We have been regularly told about the inequitable situation in Vancouver where commercial and industrial properties are taxed at six times the rate of residential property. And, indeed, over the years there have been incremental shifts of that burden to reduce the inequity.
A one per cent shift occurred last year. This year, the NPA majority voted to freeze taxes for business and dump the whole increase on residential. As a result, in the past two years, under Mayor Sam Sullivan's rule, business has had a two per cent increase in their property tax bill while homeowners' taxes have gone up almost 15 per cent. Right now non-residential pays 52 per cent of the tax bill. Homeowners pick up 48 per cent of the tab.

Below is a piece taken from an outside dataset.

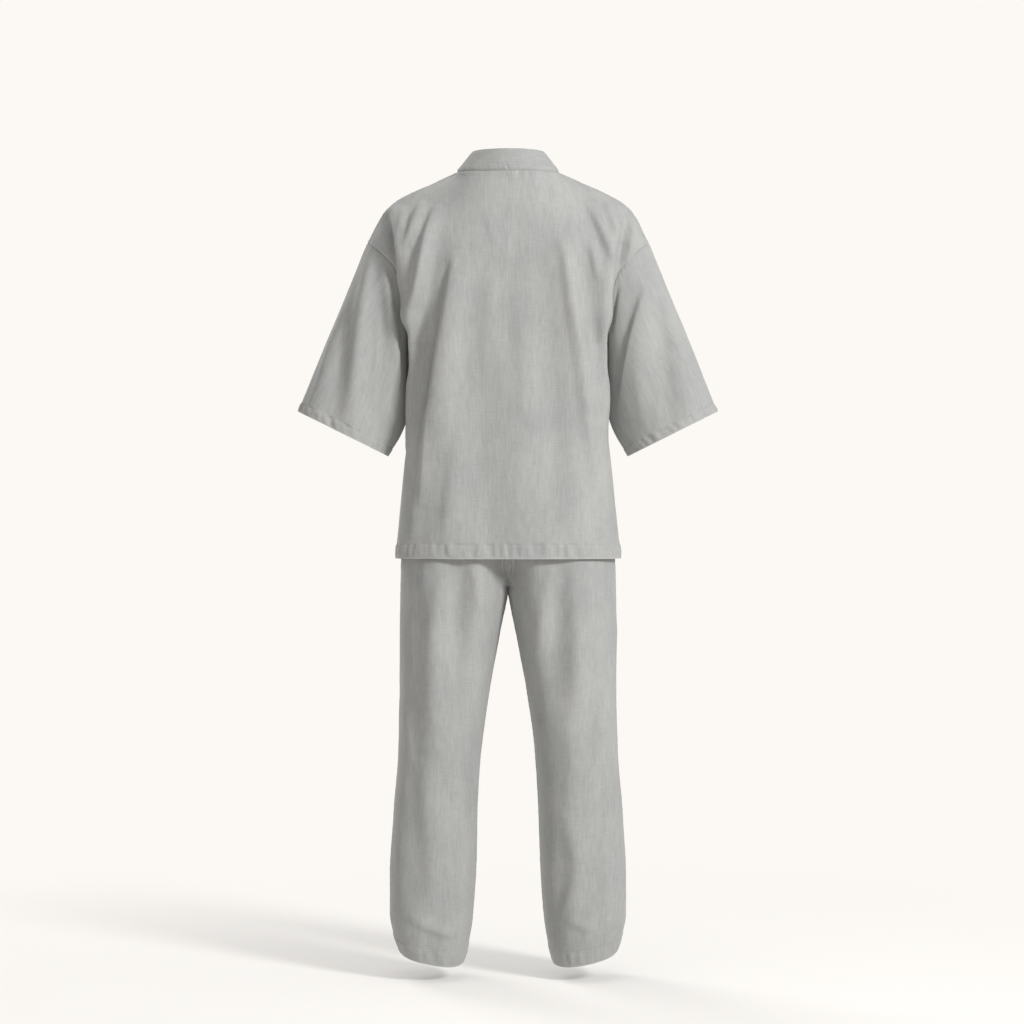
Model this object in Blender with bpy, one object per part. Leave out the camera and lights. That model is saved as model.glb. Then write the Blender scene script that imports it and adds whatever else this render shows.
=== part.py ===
# Kimono pyjama set, hollow and standing as it is worn: a wrap top with a band collar and wide
# half sleeves, and straight trousers with an elastic waist.
# Metres, +Z up. The front faces -Y and the left sleeve is at +X. The origin is the middle of the
# neck opening, level with the side neck points, where the top is held.

import math

import bmesh
import bpy
import numpy as np
from mathutils import Matrix


def table(names, *rows):
    """Named columns from rows of numbers."""
    return dict(zip(names.split(), np.array(rows, float).T))


# Cloth and seams
CLOTH = 0.0015
COLLAR_CLOTH = 0.0030
WAISTBAND_CLOTH = 0.0026
TAPE_CLOTH = 0.0016
SEAM_GAP = 0.0004
SAME_PLACE = 0.00005

# The top, from the side neck point down
HEM_Z = -0.745
VENT_HEIGHT = 0.060
VENT_GAPE = 0.0025
UNDERARM_Z = -0.335
TORSO_SQUARENESS = 3.0
SIDE_FOLD_ANGLE = math.radians(38)
LAYER_STEP = 0.0070
TORSO = table(
    "z half_width side back front",
    (-0.745, 0.2160, 0.2160, 0.1290, 0.1340),
    (-0.650, 0.2080, 0.2070, 0.1220, 0.1325),
    (-0.560, 0.2020, 0.1980, 0.1140, 0.1315),
    (-0.470, 0.1965, 0.1840, 0.1085, 0.1310),
    (-0.400, 0.1945, 0.1775, 0.1080, 0.1305),
    (-0.335, 0.1945, 0.1870, 0.1100, 0.1290),
    (-0.250, 0.2000, 0.1950, 0.1145, 0.1255),
    (-0.170, 0.2080, 0.2050, 0.1140, 0.1200),
    (-0.090, 0.2160, 0.2150, 0.1020, 0.1080),
    (-0.0045, 0.2200, 0.2200, 0.0750, 0.0850),
)

# Neck and shoulder seam. The shoulder falls from the neck point to the dropped armhole.
NECK_HALF = 0.098
NECK_POINT_Y = -0.005
NAPE_Y = 0.075
NAPE_Z = -0.0045
SHOULDER = table(
    "share x z",
    (0.00, 0.0980, 0.0000),
    (0.16, 0.1350, -0.0160),
    (0.48, 0.2010, -0.0465),
    (0.55, 0.2150, -0.0545),
    (0.67, 0.2370, -0.0735),
    (0.77, 0.2490, -0.0925),
    (0.87, 0.2590, -0.1120),
    (1.00, 0.2715, -0.1380),
)

# Armhole seam, from its lowest point up the back to the shoulder seam
FRONT_ARMHOLE = 0.95
ARMHOLE = table(
    "share x y z",
    (0.00, 0.1870, 0.0000, -0.3350),
    (0.15, 0.1895, 0.0300, -0.3000),
    (0.32, 0.1950, 0.0470, -0.2550),
    (0.48, 0.2045, 0.0550, -0.2150),
    (0.62, 0.2215, 0.0570, -0.1840),
    (0.76, 0.2440, 0.0475, -0.1600),
    (0.88, 0.2615, 0.0270, -0.1460),
    (1.00, 0.2715, 0.0000, -0.1380),
)

# Sleeve: a straight tube whose hem lies square across a line down and out from the shoulder
SLEEVE_OUTER = (0.4043, -0.4625)
SLEEVE_INNER = (0.2325, -0.5480)
SLEEVE_HEM_Y = -0.004
SLEEVE_HALF_DEPTH = 0.070
SLEEVE_HUG = 0.0225
SLEEVE_HUG_ANGLE = math.radians(32)
UNDERARM_STAND = 0.0020

# Wrap fronts and collar. The seam between front and collar runs down and across the chest.
CROSSING = 0.5
COLLAR_WIDTH = 0.050
COLLAR_LINE = table(
    "z x",
    (-0.745, -0.106),
    (-0.600, -0.101),
    (-0.500, -0.084),
    (-0.400, -0.049),
    (-0.300, -0.005),
    (-0.235, 0.024),
    (-0.168, 0.050),
)
NECK_LEAN = (-0.004, -0.055, -0.034)
COLLAR_TOP_HALF = 0.0685
COLLAR_TOP_SIDE_Y = -0.002
COLLAR_TOP_BACK_Y = 0.060
COLLAR_TOP_Z = 0.0380
COLLAR_TOP_LEAN = (-0.002, -0.050, -0.022)
SEAM_START_PULL = 0.055
TOP_START_PULL = (0.014, 0.008, 0.058)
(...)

The commission wants those numbers reversed and soon.
There would have been no tax policy review commission if it wasn't for the effective and increasingly voluble lobbying by the Vancouver Fair Tax Coalition. Its most regular spokesman is the charming and relentlessly determined Bob Laurie who represents major commercial real estate interests in town.
In fact, the overwhelming majority of briefs and oral presentations to the commission came from business. Of the 40 written submissions, 23 came from members of one business improvement association.
Their arguments for reducing taxes on business have been made more compelling in recent times when the Coalition produces small business owners, who tell council heart wrenching tales about their precarious existence thanks to the tax burden they bear.
The impression is left that businesses are fleeing Vancouver or folding under the strain. That impression is often echoed in the media. But as the commission chair Dr. Stanley Hamilton says, the "bleak picture painted in the media" about high taxes "overstates the case."
But what is the case? That's what COPE Coun. David Cadman and Vision's Raymond Louie tried to find out from Hamilton.
Is there any evidence that businesses are leaving Vancouver because of property taxation? The answer was no. Is there any evidence that rental value or vacancy rates of commercial properties in the city have been hurt by property taxation? The answer to that was also no.
The commissioner also said it was unclear whether the pace of commercial investment and development in Vancouver has been hurt by property taxation.
As for commercial taxes in Vancouver compared with Toronto, Calgary or Winnipeg, the commission concluded that "total city-levied property taxes per square foot of occupied office space are lower in Vancouver than in Calgary or Toronto but higher than in Winnipeg."
So both Cadman and Louie wondered: where is the evidence of a need for a tax shift?
Well, Hamilton said, when you compare Vancouver to other municipalities in the region, we are on the high side. We could be in trouble if that doesn't change.
But why drop business's share of taxed to 48 per cent? There is no formula that has 48 per cent at the end of it, Hamilton admits. But it should ensure Vancouver remains competitive.
There will be public hearings on this issue before council finally decides on a tax shift in January. Laurie and his well orchestrated friends will ask for even more, of course.
And I suspect that, regardless of the opposition's skepticism, Sullivan and his NPA caucus will keep the faith.